Busco una casa que tiene piscina and busco una casa que tenga piscina differ by a single letter, and they send you on two different house hunts. Keep every other word identical, flip only the mood, and the meaning moves with it. ...que tiene piscina means you have a specific house in mind and it has a pool: the house exists, you're asserting a fact about it. ...que tenga piscina means any house that happens to have one, and you haven't found it yet, so nothing is asserted to exist and the verb goes subjunctive (Inklingo: subjunctive in adjective clauses).

Time works the same way. Cuando llegas a la oficina, revisas el correo is a habit, something that reliably happens, so it's asserted and indicative: whenever you arrive, you check your mail. Llámame cuando llegues points at an arrival that hasn't happened yet, so there's nothing to assert and the verb is subjunctive (Kwiziq: cuando + subjunctive vs. indicative). This is also why cuando llegarás with a future tense is wrong here. The arrival hasn't happened, so there's nothing to assert, and Spanish hands the job to the subjunctive.
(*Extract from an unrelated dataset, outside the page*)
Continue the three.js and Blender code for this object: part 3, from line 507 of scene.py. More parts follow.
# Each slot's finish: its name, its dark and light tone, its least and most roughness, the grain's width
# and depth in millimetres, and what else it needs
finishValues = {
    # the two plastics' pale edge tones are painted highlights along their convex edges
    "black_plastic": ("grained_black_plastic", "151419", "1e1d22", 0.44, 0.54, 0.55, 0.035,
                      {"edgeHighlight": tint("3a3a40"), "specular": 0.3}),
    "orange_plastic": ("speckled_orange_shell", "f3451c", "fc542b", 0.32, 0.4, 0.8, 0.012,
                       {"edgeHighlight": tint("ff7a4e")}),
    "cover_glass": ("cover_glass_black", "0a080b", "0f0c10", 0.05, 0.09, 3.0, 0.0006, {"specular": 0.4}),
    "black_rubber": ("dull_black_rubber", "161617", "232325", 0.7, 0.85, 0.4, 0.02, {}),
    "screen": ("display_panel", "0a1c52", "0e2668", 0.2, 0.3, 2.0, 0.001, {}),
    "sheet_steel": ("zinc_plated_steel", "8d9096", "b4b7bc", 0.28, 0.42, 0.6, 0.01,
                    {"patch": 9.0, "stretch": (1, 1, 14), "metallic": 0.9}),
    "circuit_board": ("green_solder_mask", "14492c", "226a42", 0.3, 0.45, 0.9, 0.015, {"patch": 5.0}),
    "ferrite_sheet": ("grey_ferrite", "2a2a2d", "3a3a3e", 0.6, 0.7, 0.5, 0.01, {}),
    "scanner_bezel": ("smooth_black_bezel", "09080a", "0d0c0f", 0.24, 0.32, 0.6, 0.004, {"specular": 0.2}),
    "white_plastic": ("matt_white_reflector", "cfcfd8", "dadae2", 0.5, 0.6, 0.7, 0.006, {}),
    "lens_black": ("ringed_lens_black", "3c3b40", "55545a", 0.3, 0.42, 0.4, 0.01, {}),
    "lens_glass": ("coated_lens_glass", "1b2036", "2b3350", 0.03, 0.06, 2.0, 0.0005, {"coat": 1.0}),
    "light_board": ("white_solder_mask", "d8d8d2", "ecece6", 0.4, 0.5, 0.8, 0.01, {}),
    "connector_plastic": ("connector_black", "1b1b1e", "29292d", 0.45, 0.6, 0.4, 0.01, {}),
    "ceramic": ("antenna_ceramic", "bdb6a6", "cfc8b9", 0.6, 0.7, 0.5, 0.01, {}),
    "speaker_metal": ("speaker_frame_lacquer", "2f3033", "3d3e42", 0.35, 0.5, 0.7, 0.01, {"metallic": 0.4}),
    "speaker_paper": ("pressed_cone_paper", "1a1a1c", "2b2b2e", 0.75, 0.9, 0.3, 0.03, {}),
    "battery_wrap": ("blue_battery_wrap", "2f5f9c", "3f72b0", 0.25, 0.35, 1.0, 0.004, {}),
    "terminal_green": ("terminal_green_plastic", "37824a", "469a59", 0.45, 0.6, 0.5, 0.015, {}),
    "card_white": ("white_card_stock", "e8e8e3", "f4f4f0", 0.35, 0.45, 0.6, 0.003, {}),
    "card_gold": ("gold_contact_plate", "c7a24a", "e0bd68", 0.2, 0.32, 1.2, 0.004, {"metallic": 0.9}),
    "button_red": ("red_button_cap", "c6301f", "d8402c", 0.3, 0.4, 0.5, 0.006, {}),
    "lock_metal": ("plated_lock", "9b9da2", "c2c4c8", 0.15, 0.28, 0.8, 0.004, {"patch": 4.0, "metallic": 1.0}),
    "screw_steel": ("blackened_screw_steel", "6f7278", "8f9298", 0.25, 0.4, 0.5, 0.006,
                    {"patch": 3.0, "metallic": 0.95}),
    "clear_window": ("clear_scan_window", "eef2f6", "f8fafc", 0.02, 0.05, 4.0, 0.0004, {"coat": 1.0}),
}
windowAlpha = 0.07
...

The cleanest demo is negation. Creo que es verdad, I think it's true: you're asserting it, so indicative. Negate the main verb and the assertion collapses. No creo que sea verdad. You're no longer claiming anything is true, so es becomes sea (Barcelona Spanish Online: el subjuntivo con "no creo"). One word flips the mood, because that one word is what kills the assertion.

How to build the reflex

Memorizing tables won't get you there, because the choice happens in real time, mid-sentence, faster than you can scan a chart. You need the trigger to fire on its own. So drill the openers, not the conjugations.

Take eight high-frequency openers and run a single verb through all of them out loud: quiero que… espero que… es posible que… no creo que… ojalá que… para que… antes de que… cuando (plus a future action). Use venir: quiero que venga, espero que venga, es posible que venga, no creo que venga, ojalá que venga, para que venga, antes de que venga, cuando venga. Now do it with salir, then poder. It feels mechanical. That's the point. After a few verbs the que arrives, your brain hears "not a fact," and the subjunctive comes out without a decision.
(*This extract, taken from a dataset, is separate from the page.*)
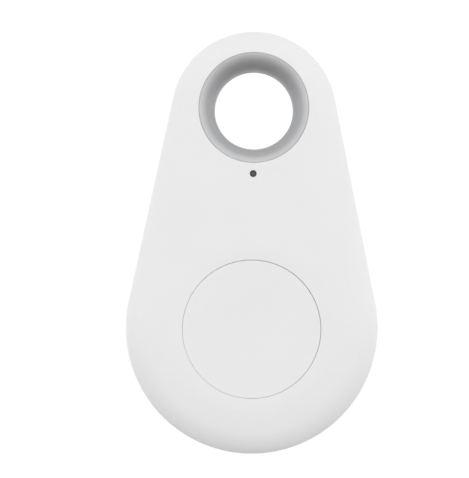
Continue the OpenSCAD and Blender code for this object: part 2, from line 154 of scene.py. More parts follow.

Then take it to your ears. Ojalá and no creo que show up constantly in real speech. Once the mood shift is automatic in your mouth, you start catching it in podcasts and shows without trying. For a deliberate version, point a listening routine at content full of opinions and wishes, where the subjunctive lives. Or run the same eight openers with an AI conversation partner like Conversa, where you have to produce the subjunctive yourself out loud instead of rehearsing a table in your head.

It helps to already be solid on ser and estar, since their subjunctive forms (sea, esté) are everywhere in these sentences. If those two still feel slippery, sort them out first and the subjunctive gets noticeably easier.

The one question to keep

Stop asking yourself "am I unsure about this?" That question will lie to you, because me alegro de que estés aquí has no doubt in it at all. Ask the other question instead: am I stating this clause as a fact, or am I doing something else with it, wanting it, fearing it, denying it, waiting for it? If it's anything but a flat assertion, reach for the subjunctive.

Try it on the next ten sentences with que that you read or hear today. Not in a workbook. In a real comment thread, a song, a message from a friend. You'll be right more often than the WEIRDO list ever made you feel you could be.